Still others get nominally posted in order to improve a station's EEO record when the station has no intention of filling the gig with anyone at all, but just plan a voicetracked or syndicated show.

It's a rare job that's actually truly open to a promising talent just tossing a tape and resume over the transom. It happens, but maybe only 10% of the time, when a station has an empty bench with not much time to fill it and no suitable or sponsor-acceptable satellite alternative.

It didn't used to be that way, simply because stations' standards were more consistent and more stations needed more live voices. The false economy of satellites and hard drives convinced front offices they didn't need those voices any more (and they clearly haven't yet drawn the obvious connection among declining audiences, stagnant revenue and canned programming, or seen how well companies that still do program live and local, like CBS, are doing generating profits Clear Channel and Cumulus can only dream of).
 
I fully understand the frustration you fellows are expressing. But you make it sound like today is the pitts, and yesteryear (when ever that was) was somehow "the Garden of Eden".

As far back as I can remember, getting matched up with the job of your dreams.... getting matched up with the best available opening has always been something of a hassle. Yes, I can remember the day when I was quite confident that any day I decided to quit, or the boss walked in and said: "You're outta' here!"... I could be sitting in my next gig in three weeks time.

The trouble was... the next gig was like going on a blind date. Under those conditions you had no idea what kind of mess you might be getting into.

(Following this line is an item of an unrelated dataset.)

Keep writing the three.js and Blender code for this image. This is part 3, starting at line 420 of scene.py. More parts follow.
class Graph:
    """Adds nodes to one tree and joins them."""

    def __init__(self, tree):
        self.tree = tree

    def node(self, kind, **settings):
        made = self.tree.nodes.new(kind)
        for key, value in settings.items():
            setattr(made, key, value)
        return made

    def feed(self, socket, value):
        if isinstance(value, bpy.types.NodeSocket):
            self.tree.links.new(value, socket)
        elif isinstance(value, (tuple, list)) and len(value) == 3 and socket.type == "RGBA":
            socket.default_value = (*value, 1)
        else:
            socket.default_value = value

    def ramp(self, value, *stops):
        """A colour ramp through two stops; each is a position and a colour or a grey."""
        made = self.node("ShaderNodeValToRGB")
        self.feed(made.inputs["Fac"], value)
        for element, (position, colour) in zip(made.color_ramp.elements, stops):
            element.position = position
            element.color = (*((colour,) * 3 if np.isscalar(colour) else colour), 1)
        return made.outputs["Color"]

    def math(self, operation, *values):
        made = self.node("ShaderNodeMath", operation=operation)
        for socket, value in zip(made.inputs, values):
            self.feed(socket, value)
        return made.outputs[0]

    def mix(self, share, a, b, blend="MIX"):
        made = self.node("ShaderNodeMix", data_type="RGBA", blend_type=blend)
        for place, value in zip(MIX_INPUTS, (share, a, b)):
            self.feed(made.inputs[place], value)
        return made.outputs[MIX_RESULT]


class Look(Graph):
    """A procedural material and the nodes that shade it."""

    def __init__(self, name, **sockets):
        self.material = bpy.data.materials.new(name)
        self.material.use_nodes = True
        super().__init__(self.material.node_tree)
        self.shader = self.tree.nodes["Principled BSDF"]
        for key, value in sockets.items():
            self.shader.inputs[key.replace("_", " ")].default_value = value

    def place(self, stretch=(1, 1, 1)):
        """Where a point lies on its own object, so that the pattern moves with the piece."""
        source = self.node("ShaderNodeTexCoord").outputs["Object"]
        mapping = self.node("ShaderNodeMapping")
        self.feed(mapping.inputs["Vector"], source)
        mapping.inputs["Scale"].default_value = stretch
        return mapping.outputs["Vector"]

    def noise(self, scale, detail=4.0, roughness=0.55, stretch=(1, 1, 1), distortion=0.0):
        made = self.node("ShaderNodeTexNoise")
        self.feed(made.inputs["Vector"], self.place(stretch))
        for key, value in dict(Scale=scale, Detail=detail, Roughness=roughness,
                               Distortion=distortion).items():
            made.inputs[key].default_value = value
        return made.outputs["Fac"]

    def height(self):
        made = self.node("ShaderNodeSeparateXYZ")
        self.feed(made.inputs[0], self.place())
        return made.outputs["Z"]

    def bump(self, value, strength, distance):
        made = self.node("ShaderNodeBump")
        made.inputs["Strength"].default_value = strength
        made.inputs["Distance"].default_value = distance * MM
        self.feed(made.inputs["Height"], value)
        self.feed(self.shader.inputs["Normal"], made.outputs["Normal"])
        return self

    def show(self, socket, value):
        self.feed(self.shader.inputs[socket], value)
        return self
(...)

The good jobs were often quietly filled via the "good ol' boy" network not only in radio, but in the whole business world. That is why we ended up with EEOC laws on the books. The problem was quite evident. We can agree and do a lot of muttering that EEOC doesn't work out equitably or to our pleasure, but the idea that the world was an everyday banquet of Rainbow Pie back the the good old days just doesn't have much traction.

In the Spring of 1956 I went hitch-hiking up and down the roads of my state, walking into radio stations and asking if there was an opening, and finally one day I walked into one where they sized me up on the spot and hired me right off the street. I had no references, I had no track record.

I had no idea who they were, and no idea how they would treat their people including me. And we did it on a handshake. For better or for worse, we had a deal.

I get the idea the world doesn't work that way any more.... and that probably is all a BAD THING.